(BRIEF): Return verbatim everything from the first line through the line that contains "return 0.5 *", and stop there.

(DATA SEGMENT):
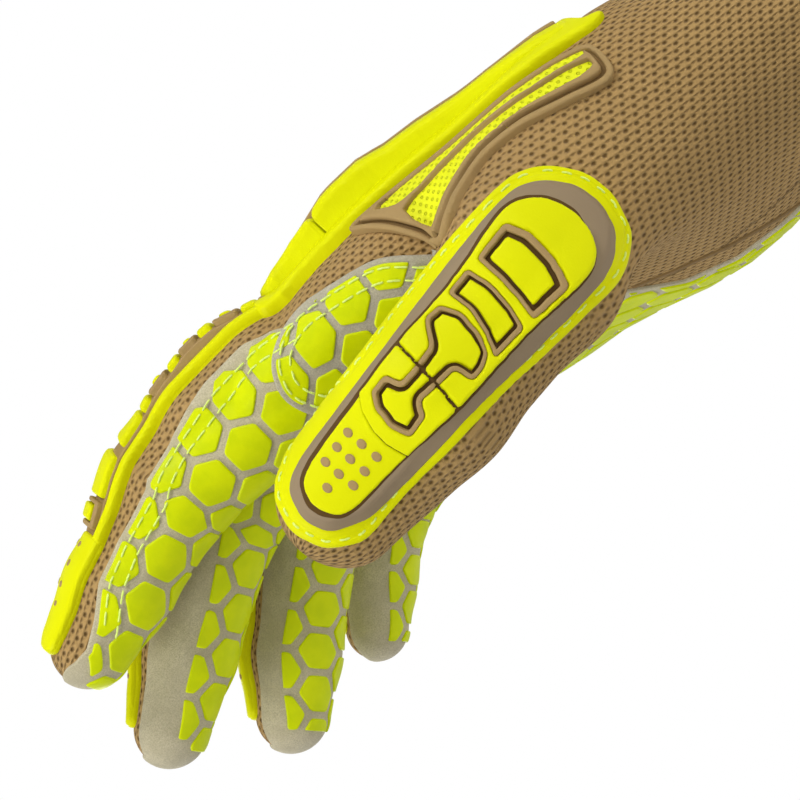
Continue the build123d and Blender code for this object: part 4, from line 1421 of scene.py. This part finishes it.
# Finger, half width as (S, W), length, and scale against the index finger
FINGER_GUARDS = [
    ("index", [(-4, 6.6), (5, 6.6), (20, 6.7), (32, 7.4), (38, 8.8), (43, 10.4), (51, 11.0),
               (61.5, 11.6), (71.2, 11.2), (77.8, 10.6), (84, 9.5)], 80.5, 1.0),
    ("middle", [(-4, 6.6), (10, 7.0), (38, 7.4), (60, 7.4), (84, 6.4)], 84.5, 1.04),
    ("ring", [(-4, 6.4), (10, 6.8), (38, 7.0), (60, 7.0), (84, 5.8)], 79.0, 0.98),
    ("pinky", [(-4, 6.0), (10, 6.4), (34, 6.6), (50, 6.6), (66, 5.6)], 63.0, 0.80)]


def finger_guard(finger, edge, length, scale):
    reach = max(w for _, w in edge) + 1.5
    patch, along, around = grid(on_digit(finger), -4.0, length + 2.0, -reach, reach, 0.42)
    edge = track(along, edge)
    off = np.abs(around)

    def add(kind, field, top, material="tpr", **shape):
        add_raised(f"guard_{kind}{finger}", patch, field, top, material, **shape)

    def crest(data, lift=0.0):
        height = track(data["S"] / scale, CREST) + 0.9 * (1 - ease(0, 8.0, np.abs(data["W"])))
        return height + lift

    def fall(data):
        """Drop of the tip towards its end."""
        return 0.5 * ease(length - 9, length, data["S"])

    base = soft_min(soft_min(edge - off, along + 1.8, 1.2), length - along, 2.2)
    add("", base, 1.3, bevel=0.8, base=-0.2)
    rail = np.minimum(soft_min(base, 2.0 - (edge - off), 0.6), 57.0 * scale - along)
    add("rail_", rail, 2.5, bevel=1.0, base=0.6, rings=ROUND_EDGE)
    half = edge - 2.15
    # a tan bed runs under the blocks and shows in the gaps
    bed = soft_min(half + 0.3 - off, soft_min(along + 1.2, 56.4 * scale - along, 0.8), 0.8)
    add("bed_", np.minimum(bed, base - 0.3), lambda data: crest(data, -1.35), "tan",
        bevel=0.3, base=0.8)
    brackets, bars, nubs = (np.full(len(along), -9.0) for _ in range(3))
    for kind, start, end in BLOCKS:
        centre, reach = (start + end) / 2 * scale, (end - start) / 2 * scale
        inside = reach - np.abs(along - centre)
        block = soft_min(inside, half - off, 0.7)
        if kind == "bracket":
            frame_width = np.maximum(0.95 - inside, 1.3 - (half - off))
            brackets = np.maximum(brackets, np.minimum(block, frame_width))
            nubs = np.maximum(nubs, soft_min(reach - 1.25 - np.abs(along - centre),
                                             half - 1.7 - off, 0.5))
        else:
            bars = np.maximum(bars, block)
    add("bars_", np.minimum(bars, base - 0.3), crest, bevel=0.75, base=1.0, rings=ROUND_EDGE)
    add("brackets_", np.minimum(brackets, base - 0.3), lambda data: crest(data, -0.15), "tan",
        bevel=0.3, base=1.0)
    add("nubs_", nubs, lambda data: crest(data, 0.3), bevel=0.6, base=1.5, rings=ROUND_EDGE)
    tip = soft_min(soft_min(edge - 0.2 - off, along - 56.2 * scale, 0.8),
                   length - 0.3 - along, 2.0)
    add("tip_", tip, lambda data: 2.3 - fall(data), bevel=0.9, base=0.8, rings=ROUND_EDGE)
    narrow = min(1.0, edge.mean() / 10.0)
    centres = [(row * scale, place * narrow) for i, row in enumerate(DOT_ROWS)
               for place in DOT_PLACES[i % 2] if row * scale < length - 5]
    add("dots_", dots(along, around, centres, 0.72), lambda data: 2.45 - fall(data), "tan",
        bevel=0.3, base=1.2, rings=DOT_EDGE)


for guard in FINGER_GUARDS:
    finger_guard(*guard)

# ------------------------------------------------------------------ guards on the back of the hand
# Finger, start and end z, low edge as (z, W), width, height as (z, height), and side: +1 where
# the low edge faces the thumb, -1 where it faces away
BACK_GUARDS = [
    ("index", (81, 171),
     [(78, 37.0), (88, 38.6), (97.5, 40.4), (107, 40.6), (123, 40.4), (135, 41.0), (150, 43.2),
      (163.5, 44.5), (173, 41)], 13.5,
     [(78, 1.7), (88, 2.3), (94, 3.7), (106, 5.3), (120, 6.4), (131, 7.3), (137, 8.6),
      (146, 8.5), (152, 7.5), (156, 7.0), (163, 6.2), (171, 4.6)], 1),
    ("middle", (90, 168), [(88, 19), (168, 19)], 17.0,
     [(88, 3.0), (104, 5.5), (118, 8.0), (129, 9.3), (145, 9.6), (156, 7.5), (168, 4.5)], 1),
    ("ring", (90, 162), [(88, -20), (162, -20.5)], 16.5,
     [(88, 3.0), (104, 5.0), (118, 6.8), (129, 7.8), (143, 8.0), (152, 6.6), (162, 4.0)], -1),
    ("pinky", (88, 152), [(86, -41), (110, -42.5), (152, -41)], 15.0,
     [(86, 3.0), (100, 4.6), (118, 6.0), (136, 6.4), (145, 6.0), (152, 4.0)], -1)]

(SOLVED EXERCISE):
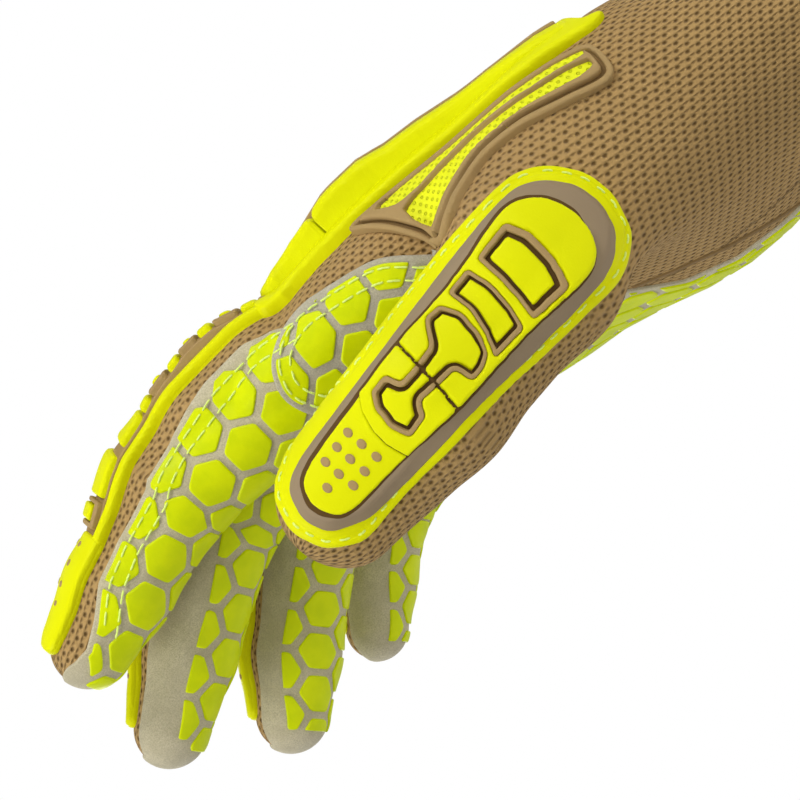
Continue the build123d and Blender code for this object: part 4, from line 1421 of scene.py. This part finishes it.
# Finger, half width as (S, W), length, and scale against the index finger
FINGER_GUARDS = [
    ("index", [(-4, 6.6), (5, 6.6), (20, 6.7), (32, 7.4), (38, 8.8), (43, 10.4), (51, 11.0),
               (61.5, 11.6), (71.2, 11.2), (77.8, 10.6), (84, 9.5)], 80.5, 1.0),
    ("middle", [(-4, 6.6), (10, 7.0), (38, 7.4), (60, 7.4), (84, 6.4)], 84.5, 1.04),
    ("ring", [(-4, 6.4), (10, 6.8), (38, 7.0), (60, 7.0), (84, 5.8)], 79.0, 0.98),
    ("pinky", [(-4, 6.0), (10, 6.4), (34, 6.6), (50, 6.6), (66, 5.6)], 63.0, 0.80)]


def finger_guard(finger, edge, length, scale):
    reach = max(w for _, w in edge) + 1.5
    patch, along, around = grid(on_digit(finger), -4.0, length + 2.0, -reach, reach, 0.42)
    edge = track(along, edge)
    off = np.abs(around)

    def add(kind, field, top, material="tpr", **shape):
        add_raised(f"guard_{kind}{finger}", patch, field, top, material, **shape)

    def crest(data, lift=0.0):
        height = track(data["S"] / scale, CREST) + 0.9 * (1 - ease(0, 8.0, np.abs(data["W"])))
        return height + lift

    def fall(data):
        """Drop of the tip towards its end."""
        return 0.5 * ease(length - 9, length, data["S"])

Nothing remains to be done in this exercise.